§ **What is expected**
Exactly reproduce each line of the listing that follows.

§ **Data lines**
───

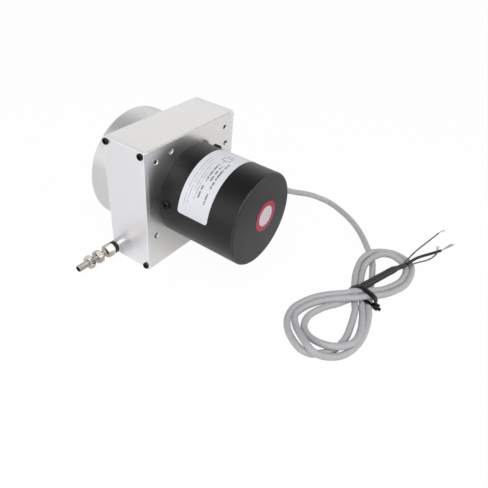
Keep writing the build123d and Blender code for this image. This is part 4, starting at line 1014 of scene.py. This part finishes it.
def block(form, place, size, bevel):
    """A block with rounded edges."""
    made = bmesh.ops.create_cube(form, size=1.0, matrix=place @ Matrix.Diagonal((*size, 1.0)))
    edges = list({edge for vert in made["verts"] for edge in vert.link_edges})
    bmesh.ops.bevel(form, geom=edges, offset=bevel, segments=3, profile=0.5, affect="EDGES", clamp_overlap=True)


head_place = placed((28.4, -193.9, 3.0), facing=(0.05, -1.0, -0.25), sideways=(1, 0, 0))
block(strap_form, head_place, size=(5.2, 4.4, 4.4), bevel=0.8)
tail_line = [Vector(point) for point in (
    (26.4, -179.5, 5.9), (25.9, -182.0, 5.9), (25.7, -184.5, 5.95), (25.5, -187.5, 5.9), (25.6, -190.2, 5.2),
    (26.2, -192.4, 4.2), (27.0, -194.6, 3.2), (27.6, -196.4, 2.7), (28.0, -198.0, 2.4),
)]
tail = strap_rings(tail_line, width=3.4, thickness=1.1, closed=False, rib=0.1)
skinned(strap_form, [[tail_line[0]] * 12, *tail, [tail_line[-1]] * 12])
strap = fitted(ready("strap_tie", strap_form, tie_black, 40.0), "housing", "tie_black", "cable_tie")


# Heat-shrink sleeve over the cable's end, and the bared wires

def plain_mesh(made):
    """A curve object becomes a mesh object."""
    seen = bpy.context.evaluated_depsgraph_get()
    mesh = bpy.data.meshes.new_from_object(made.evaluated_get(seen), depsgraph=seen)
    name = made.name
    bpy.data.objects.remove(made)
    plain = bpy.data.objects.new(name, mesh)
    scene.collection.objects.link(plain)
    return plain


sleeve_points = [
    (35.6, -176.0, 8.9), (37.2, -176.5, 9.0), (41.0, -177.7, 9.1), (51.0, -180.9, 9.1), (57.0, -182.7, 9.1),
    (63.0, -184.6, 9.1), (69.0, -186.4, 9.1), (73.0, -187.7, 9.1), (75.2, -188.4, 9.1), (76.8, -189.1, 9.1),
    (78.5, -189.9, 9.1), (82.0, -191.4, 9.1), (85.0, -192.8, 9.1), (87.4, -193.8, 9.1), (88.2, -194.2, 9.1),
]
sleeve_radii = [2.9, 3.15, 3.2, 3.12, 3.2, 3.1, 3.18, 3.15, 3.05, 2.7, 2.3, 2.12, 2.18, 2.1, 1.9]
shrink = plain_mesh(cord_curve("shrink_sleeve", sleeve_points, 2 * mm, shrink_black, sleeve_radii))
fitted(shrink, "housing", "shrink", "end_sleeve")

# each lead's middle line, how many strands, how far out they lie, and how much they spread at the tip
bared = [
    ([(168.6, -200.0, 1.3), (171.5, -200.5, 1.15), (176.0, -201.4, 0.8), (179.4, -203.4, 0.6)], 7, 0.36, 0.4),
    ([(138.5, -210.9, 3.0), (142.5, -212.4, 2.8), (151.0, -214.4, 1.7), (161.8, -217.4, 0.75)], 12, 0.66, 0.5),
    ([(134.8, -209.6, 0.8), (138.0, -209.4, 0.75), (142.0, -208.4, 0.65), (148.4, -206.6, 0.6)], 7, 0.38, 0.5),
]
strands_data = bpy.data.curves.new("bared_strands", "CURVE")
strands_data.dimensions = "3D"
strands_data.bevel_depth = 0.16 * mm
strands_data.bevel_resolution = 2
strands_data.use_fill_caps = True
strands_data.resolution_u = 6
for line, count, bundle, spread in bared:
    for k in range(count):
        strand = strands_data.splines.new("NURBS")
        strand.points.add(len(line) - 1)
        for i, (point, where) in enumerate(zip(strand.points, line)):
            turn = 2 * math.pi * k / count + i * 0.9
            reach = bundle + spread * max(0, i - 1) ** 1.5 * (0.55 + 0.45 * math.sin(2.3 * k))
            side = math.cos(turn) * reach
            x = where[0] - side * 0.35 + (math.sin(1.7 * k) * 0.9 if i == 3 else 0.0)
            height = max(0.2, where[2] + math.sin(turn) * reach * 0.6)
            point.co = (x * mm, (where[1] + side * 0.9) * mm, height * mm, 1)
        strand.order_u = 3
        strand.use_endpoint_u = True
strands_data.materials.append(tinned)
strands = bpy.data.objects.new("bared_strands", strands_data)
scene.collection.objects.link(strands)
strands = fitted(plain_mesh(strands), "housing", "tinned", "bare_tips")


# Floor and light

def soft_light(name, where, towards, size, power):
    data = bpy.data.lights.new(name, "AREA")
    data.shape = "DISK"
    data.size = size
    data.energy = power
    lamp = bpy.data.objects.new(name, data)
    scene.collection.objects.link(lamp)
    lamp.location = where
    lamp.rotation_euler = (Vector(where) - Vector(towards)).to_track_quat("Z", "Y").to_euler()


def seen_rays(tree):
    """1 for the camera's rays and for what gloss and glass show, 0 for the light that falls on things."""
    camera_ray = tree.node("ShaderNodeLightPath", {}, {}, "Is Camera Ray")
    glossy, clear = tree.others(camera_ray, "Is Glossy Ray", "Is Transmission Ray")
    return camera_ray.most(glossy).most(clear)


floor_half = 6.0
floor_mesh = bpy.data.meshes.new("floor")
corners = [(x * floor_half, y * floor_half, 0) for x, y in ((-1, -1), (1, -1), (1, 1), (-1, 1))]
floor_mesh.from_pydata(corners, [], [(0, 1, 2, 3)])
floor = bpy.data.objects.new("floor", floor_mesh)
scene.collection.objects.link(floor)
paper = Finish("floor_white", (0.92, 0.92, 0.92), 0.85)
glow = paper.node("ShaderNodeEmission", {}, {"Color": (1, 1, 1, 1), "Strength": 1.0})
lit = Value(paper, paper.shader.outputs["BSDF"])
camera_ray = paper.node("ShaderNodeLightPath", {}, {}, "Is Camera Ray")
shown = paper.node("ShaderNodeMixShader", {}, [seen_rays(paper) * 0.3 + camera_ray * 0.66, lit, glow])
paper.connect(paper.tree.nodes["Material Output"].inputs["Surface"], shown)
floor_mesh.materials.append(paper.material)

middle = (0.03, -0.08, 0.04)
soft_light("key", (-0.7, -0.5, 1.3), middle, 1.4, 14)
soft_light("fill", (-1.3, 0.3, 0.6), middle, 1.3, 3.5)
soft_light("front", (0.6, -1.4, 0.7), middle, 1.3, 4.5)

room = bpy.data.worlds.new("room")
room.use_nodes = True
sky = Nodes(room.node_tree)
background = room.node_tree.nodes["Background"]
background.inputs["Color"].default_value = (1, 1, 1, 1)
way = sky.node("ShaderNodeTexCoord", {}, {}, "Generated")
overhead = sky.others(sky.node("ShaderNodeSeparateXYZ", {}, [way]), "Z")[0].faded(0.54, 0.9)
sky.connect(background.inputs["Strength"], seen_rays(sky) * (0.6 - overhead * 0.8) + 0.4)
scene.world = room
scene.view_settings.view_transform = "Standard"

───

§ **Solution**
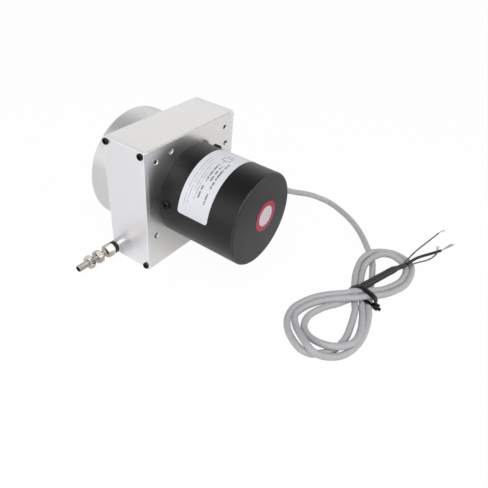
Keep writing the build123d and Blender code for this image. This is part 4, starting at line 1014 of scene.py. This part finishes it.
def block(form, place, size, bevel):
    """A block with rounded edges."""
    made = bmesh.ops.create_cube(form, size=1.0, matrix=place @ Matrix.Diagonal((*size, 1.0)))
    edges = list({edge for vert in made["verts"] for edge in vert.link_edges})
    bmesh.ops.bevel(form, geom=edges, offset=bevel, segments=3, profile=0.5, affect="EDGES", clamp_overlap=True)


head_place = placed((28.4, -193.9, 3.0), facing=(0.05, -1.0, -0.25), sideways=(1, 0, 0))
block(strap_form, head_place, size=(5.2, 4.4, 4.4), bevel=0.8)
tail_line = [Vector(point) for point in (
    (26.4, -179.5, 5.9), (25.9, -182.0, 5.9), (25.7, -184.5, 5.95), (25.5, -187.5, 5.9), (25.6, -190.2, 5.2),
    (26.2, -192.4, 4.2), (27.0, -194.6, 3.2), (27.6, -196.4, 2.7), (28.0, -198.0, 2.4),
)]
tail = strap_rings(tail_line, width=3.4, thickness=1.1, closed=False, rib=0.1)
skinned(strap_form, [[tail_line[0]] * 12, *tail, [tail_line[-1]] * 12])
strap = fitted(ready("strap_tie", strap_form, tie_black, 40.0), "housing", "tie_black", "cable_tie")


# Heat-shrink sleeve over the cable's end, and the bared wires

def plain_mesh(made):
    """A curve object becomes a mesh object."""
    seen = bpy.context.evaluated_depsgraph_get()
    mesh = bpy.data.meshes.new_from_object(made.evaluated_get(seen), depsgraph=seen)
    name = made.name
    bpy.data.objects.remove(made)
    plain = bpy.data.objects.new(name, mesh)
    scene.collection.objects.link(plain)
    return plain


sleeve_points = [
    (35.6, -176.0, 8.9), (37.2, -176.5, 9.0), (41.0, -177.7, 9.1), (51.0, -180.9, 9.1), (57.0, -182.7, 9.1),
    (63.0, -184.6, 9.1), (69.0, -186.4, 9.1), (73.0, -187.7, 9.1), (75.2, -188.4, 9.1), (76.8, -189.1, 9.1),
    (78.5, -189.9, 9.1), (82.0, -191.4, 9.1), (85.0, -192.8, 9.1), (87.4, -193.8, 9.1), (88.2, -194.2, 9.1),
]
sleeve_radii = [2.9, 3.15, 3.2, 3.12, 3.2, 3.1, 3.18, 3.15, 3.05, 2.7, 2.3, 2.12, 2.18, 2.1, 1.9]
shrink = plain_mesh(cord_curve("shrink_sleeve", sleeve_points, 2 * mm, shrink_black, sleeve_radii))
fitted(shrink, "housing", "shrink", "end_sleeve")

# each lead's middle line, how many strands, how far out they lie, and how much they spread at the tip
bared = [
    ([(168.6, -200.0, 1.3), (171.5, -200.5, 1.15), (176.0, -201.4, 0.8), (179.4, -203.4, 0.6)], 7, 0.36, 0.4),
    ([(138.5, -210.9, 3.0), (142.5, -212.4, 2.8), (151.0, -214.4, 1.7), (161.8, -217.4, 0.75)], 12, 0.66, 0.5),
    ([(134.8, -209.6, 0.8), (138.0, -209.4, 0.75), (142.0, -208.4, 0.65), (148.4, -206.6, 0.6)], 7, 0.38, 0.5),
]
strands_data = bpy.data.curves.new("bared_strands", "CURVE")
strands_data.dimensions = "3D"
strands_data.bevel_depth = 0.16 * mm
strands_data.bevel_resolution = 2
strands_data.use_fill_caps = True
strands_data.resolution_u = 6
for line, count, bundle, spread in bared:
    for k in range(count):
        strand = strands_data.splines.new("NURBS")
        strand.points.add(len(line) - 1)
        for i, (point, where) in enumerate(zip(strand.points, line)):
            turn = 2 * math.pi * k / count + i * 0.9
            reach = bundle + spread * max(0, i - 1) ** 1.5 * (0.55 + 0.45 * math.sin(2.3 * k))
            side = math.cos(turn) * reach
            x = where[0] - side * 0.35 + (math.sin(1.7 * k) * 0.9 if i == 3 else 0.0)
            height = max(0.2, where[2] + math.sin(turn) * reach * 0.6)
            point.co = (x * mm, (where[1] + side * 0.9) * mm, height * mm, 1)
        strand.order_u = 3
        strand.use_endpoint_u = True
strands_data.materials.append(tinned)
strands = bpy.data.objects.new("bared_strands", strands_data)
scene.collection.objects.link(strands)
strands = fitted(plain_mesh(strands), "housing", "tinned", "bare_tips")


# Floor and light

def soft_light(name, where, towards, size, power):
    data = bpy.data.lights.new(name, "AREA")
    data.shape = "DISK"
    data.size = size
    data.energy = power
    lamp = bpy.data.objects.new(name, data)
    scene.collection.objects.link(lamp)
    lamp.location = where
    lamp.rotation_euler = (Vector(where) - Vector(towards)).to_track_quat("Z", "Y").to_euler()


def seen_rays(tree):
    """1 for the camera's rays and for what gloss and glass show, 0 for the light that falls on things."""
    camera_ray = tree.node("ShaderNodeLightPath", {}, {}, "Is Camera Ray")
    glossy, clear = tree.others(camera_ray, "Is Glossy Ray", "Is Transmission Ray")
    return camera_ray.most(glossy).most(clear)


floor_half = 6.0
floor_mesh = bpy.data.meshes.new("floor")
corners = [(x * floor_half, y * floor_half, 0) for x, y in ((-1, -1), (1, -1), (1, 1), (-1, 1))]
floor_mesh.from_pydata(corners, [], [(0, 1, 2, 3)])
floor = bpy.data.objects.new("floor", floor_mesh)
scene.collection.objects.link(floor)
paper = Finish("floor_white", (0.92, 0.92, 0.92), 0.85)
glow = paper.node("ShaderNodeEmission", {}, {"Color": (1, 1, 1, 1), "Strength": 1.0})
lit = Value(paper, paper.shader.outputs["BSDF"])
camera_ray = paper.node("ShaderNodeLightPath", {}, {}, "Is Camera Ray")
shown = paper.node("ShaderNodeMixShader", {}, [seen_rays(paper) * 0.3 + camera_ray * 0.66, lit, glow])
paper.connect(paper.tree.nodes["Material Output"].inputs["Surface"], shown)
floor_mesh.materials.append(paper.material)

middle = (0.03, -0.08, 0.04)
soft_light("key", (-0.7, -0.5, 1.3), middle, 1.4, 14)
soft_light("fill", (-1.3, 0.3, 0.6), middle, 1.3, 3.5)
soft_light("front", (0.6, -1.4, 0.7), middle, 1.3, 4.5)

room = bpy.data.worlds.new("room")
room.use_nodes = True
sky = Nodes(room.node_tree)
background = room.node_tree.nodes["Background"]
background.inputs["Color"].default_value = (1, 1, 1, 1)
way = sky.node("ShaderNodeTexCoord", {}, {}, "Generated")
overhead = sky.others(sky.node("ShaderNodeSeparateXYZ", {}, [way]), "Z")[0].faded(0.54, 0.9)
sky.connect(background.inputs["Strength"], seen_rays(sky) * (0.6 - overhead * 0.8) + 0.4)
scene.world = room
scene.view_settings.view_transform = "Standard"